* **Extracted records**:
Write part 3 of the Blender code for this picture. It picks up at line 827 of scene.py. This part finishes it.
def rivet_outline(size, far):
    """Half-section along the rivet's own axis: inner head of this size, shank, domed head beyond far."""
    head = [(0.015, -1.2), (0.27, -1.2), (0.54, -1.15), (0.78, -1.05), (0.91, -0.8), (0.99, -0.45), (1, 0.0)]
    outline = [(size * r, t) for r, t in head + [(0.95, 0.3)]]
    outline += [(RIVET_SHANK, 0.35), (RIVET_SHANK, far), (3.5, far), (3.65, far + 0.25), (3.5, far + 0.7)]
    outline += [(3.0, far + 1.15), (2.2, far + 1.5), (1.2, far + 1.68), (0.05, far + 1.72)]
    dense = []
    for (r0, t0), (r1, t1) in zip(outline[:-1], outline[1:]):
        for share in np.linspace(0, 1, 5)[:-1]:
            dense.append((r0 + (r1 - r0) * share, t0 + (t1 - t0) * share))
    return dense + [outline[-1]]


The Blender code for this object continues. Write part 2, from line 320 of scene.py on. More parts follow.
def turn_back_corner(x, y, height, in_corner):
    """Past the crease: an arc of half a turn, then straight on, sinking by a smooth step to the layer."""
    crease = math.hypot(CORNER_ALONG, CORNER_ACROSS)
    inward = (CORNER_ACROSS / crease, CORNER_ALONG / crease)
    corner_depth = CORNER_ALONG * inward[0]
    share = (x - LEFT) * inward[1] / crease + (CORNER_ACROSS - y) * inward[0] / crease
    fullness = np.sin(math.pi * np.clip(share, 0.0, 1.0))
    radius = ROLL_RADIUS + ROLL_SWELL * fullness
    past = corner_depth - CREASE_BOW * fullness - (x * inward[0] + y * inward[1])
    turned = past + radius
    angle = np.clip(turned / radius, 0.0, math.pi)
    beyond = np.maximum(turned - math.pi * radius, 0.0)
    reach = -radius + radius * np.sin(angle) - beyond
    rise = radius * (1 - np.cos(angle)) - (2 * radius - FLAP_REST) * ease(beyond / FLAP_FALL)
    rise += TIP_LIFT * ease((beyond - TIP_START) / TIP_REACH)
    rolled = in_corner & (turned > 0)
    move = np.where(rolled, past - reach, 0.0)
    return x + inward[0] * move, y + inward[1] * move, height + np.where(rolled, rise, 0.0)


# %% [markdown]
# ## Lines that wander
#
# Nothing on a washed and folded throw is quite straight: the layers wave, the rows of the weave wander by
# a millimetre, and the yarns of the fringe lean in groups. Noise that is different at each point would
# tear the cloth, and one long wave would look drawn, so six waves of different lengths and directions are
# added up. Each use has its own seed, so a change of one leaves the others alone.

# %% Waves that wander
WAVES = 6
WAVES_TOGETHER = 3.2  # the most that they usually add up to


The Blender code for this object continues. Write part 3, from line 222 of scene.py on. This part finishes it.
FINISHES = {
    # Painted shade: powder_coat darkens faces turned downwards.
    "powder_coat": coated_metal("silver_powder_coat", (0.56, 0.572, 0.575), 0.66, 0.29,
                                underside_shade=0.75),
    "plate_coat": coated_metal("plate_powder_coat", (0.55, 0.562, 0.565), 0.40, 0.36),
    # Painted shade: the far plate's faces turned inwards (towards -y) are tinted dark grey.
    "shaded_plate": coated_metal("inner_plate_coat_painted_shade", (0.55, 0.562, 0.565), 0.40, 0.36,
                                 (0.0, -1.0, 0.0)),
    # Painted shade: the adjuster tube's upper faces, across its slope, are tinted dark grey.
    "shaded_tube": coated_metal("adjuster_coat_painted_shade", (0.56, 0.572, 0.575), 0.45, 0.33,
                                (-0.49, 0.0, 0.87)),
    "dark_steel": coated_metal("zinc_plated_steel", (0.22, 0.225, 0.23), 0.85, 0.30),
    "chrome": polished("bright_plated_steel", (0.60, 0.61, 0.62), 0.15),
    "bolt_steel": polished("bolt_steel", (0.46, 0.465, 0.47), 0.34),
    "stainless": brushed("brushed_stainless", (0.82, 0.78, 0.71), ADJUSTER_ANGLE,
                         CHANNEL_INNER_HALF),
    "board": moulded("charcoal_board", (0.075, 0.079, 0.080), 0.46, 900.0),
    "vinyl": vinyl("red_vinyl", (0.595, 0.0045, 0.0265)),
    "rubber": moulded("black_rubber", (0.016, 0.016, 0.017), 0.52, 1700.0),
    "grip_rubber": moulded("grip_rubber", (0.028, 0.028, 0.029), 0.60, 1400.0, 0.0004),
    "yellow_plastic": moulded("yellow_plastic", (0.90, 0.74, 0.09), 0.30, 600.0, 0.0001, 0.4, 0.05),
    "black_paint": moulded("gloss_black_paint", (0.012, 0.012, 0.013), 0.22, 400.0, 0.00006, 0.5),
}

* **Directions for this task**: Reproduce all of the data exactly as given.

* **Written answer**:
Write part 3 of the Blender code for this picture. It picks up at line 827 of scene.py. This part finishes it.
def rivet_outline(size, far):
    """Half-section along the rivet's own axis: inner head of this size, shank, domed head beyond far."""
    head = [(0.015, -1.2), (0.27, -1.2), (0.54, -1.15), (0.78, -1.05), (0.91, -0.8), (0.99, -0.45), (1, 0.0)]
    outline = [(size * r, t) for r, t in head + [(0.95, 0.3)]]
    outline += [(RIVET_SHANK, 0.35), (RIVET_SHANK, far), (3.5, far), (3.65, far + 0.25), (3.5, far + 0.7)]
    outline += [(3.0, far + 1.15), (2.2, far + 1.5), (1.2, far + 1.68), (0.05, far + 1.72)]
    dense = []
    for (r0, t0), (r1, t1) in zip(outline[:-1], outline[1:]):
        for share in np.linspace(0, 1, 5)[:-1]:
            dense.append((r0 + (r1 - r0) * share, t0 + (t1 - t0) * share))
    return dense + [outline[-1]]


The Blender code for this object continues. Write part 2, from line 320 of scene.py on. More parts follow.
def turn_back_corner(x, y, height, in_corner):
    """Past the crease: an arc of half a turn, then straight on, sinking by a smooth step to the layer."""
    crease = math.hypot(CORNER_ALONG, CORNER_ACROSS)
    inward = (CORNER_ACROSS / crease, CORNER_ALONG / crease)
    corner_depth = CORNER_ALONG * inward[0]
    share = (x - LEFT) * inward[1] / crease + (CORNER_ACROSS - y) * inward[0] / crease
    fullness = np.sin(math.pi * np.clip(share, 0.0, 1.0))
    radius = ROLL_RADIUS + ROLL_SWELL * fullness
    past = corner_depth - CREASE_BOW * fullness - (x * inward[0] + y * inward[1])
    turned = past + radius
    angle = np.clip(turned / radius, 0.0, math.pi)
    beyond = np.maximum(turned - math.pi * radius, 0.0)
    reach = -radius + radius * np.sin(angle) - beyond
    rise = radius * (1 - np.cos(angle)) - (2 * radius - FLAP_REST) * ease(beyond / FLAP_FALL)
    rise += TIP_LIFT * ease((beyond - TIP_START) / TIP_REACH)
    rolled = in_corner & (turned > 0)
    move = np.where(rolled, past - reach, 0.0)
    return x + inward[0] * move, y + inward[1] * move, height + np.where(rolled, rise, 0.0)


# %% [markdown]
# ## Lines that wander
#
# Nothing on a washed and folded throw is quite straight: the layers wave, the rows of the weave wander by
# a millimetre, and the yarns of the fringe lean in groups. Noise that is different at each point would
# tear the cloth, and one long wave would look drawn, so six waves of different lengths and directions are
# added up. Each use has its own seed, so a change of one leaves the others alone.

# %% Waves that wander
WAVES = 6
WAVES_TOGETHER = 3.2  # the most that they usually add up to


The Blender code for this object continues. Write part 3, from line 222 of scene.py on. This part finishes it.
FINISHES = {
    # Painted shade: powder_coat darkens faces turned downwards.
    "powder_coat": coated_metal("silver_powder_coat", (0.56, 0.572, 0.575), 0.66, 0.29,
                                underside_shade=0.75),
    "plate_coat": coated_metal("plate_powder_coat", (0.55, 0.562, 0.565), 0.40, 0.36),
    # Painted shade: the far plate's faces turned inwards (towards -y) are tinted dark grey.
    "shaded_plate": coated_metal("inner_plate_coat_painted_shade", (0.55, 0.562, 0.565), 0.40, 0.36,
                                 (0.0, -1.0, 0.0)),
    # Painted shade: the adjuster tube's upper faces, across its slope, are tinted dark grey.
    "shaded_tube": coated_metal("adjuster_coat_painted_shade", (0.56, 0.572, 0.575), 0.45, 0.33,
                                (-0.49, 0.0, 0.87)),
    "dark_steel": coated_metal("zinc_plated_steel", (0.22, 0.225, 0.23), 0.85, 0.30),
    "chrome": polished("bright_plated_steel", (0.60, 0.61, 0.62), 0.15),
    "bolt_steel": polished("bolt_steel", (0.46, 0.465, 0.47), 0.34),
    "stainless": brushed("brushed_stainless", (0.82, 0.78, 0.71), ADJUSTER_ANGLE,
                         CHANNEL_INNER_HALF),
    "board": moulded("charcoal_board", (0.075, 0.079, 0.080), 0.46, 900.0),
    "vinyl": vinyl("red_vinyl", (0.595, 0.0045, 0.0265)),
    "rubber": moulded("black_rubber", (0.016, 0.016, 0.017), 0.52, 1700.0),
    "grip_rubber": moulded("grip_rubber", (0.028, 0.028, 0.029), 0.60, 1400.0, 0.0004),
    "yellow_plastic": moulded("yellow_plastic", (0.90, 0.74, 0.09), 0.30, 600.0, 0.0001, 0.4, 0.05),
    "black_paint": moulded("gloss_black_paint", (0.012, 0.012, 0.013), 0.22, 400.0, 0.00006, 0.5),
}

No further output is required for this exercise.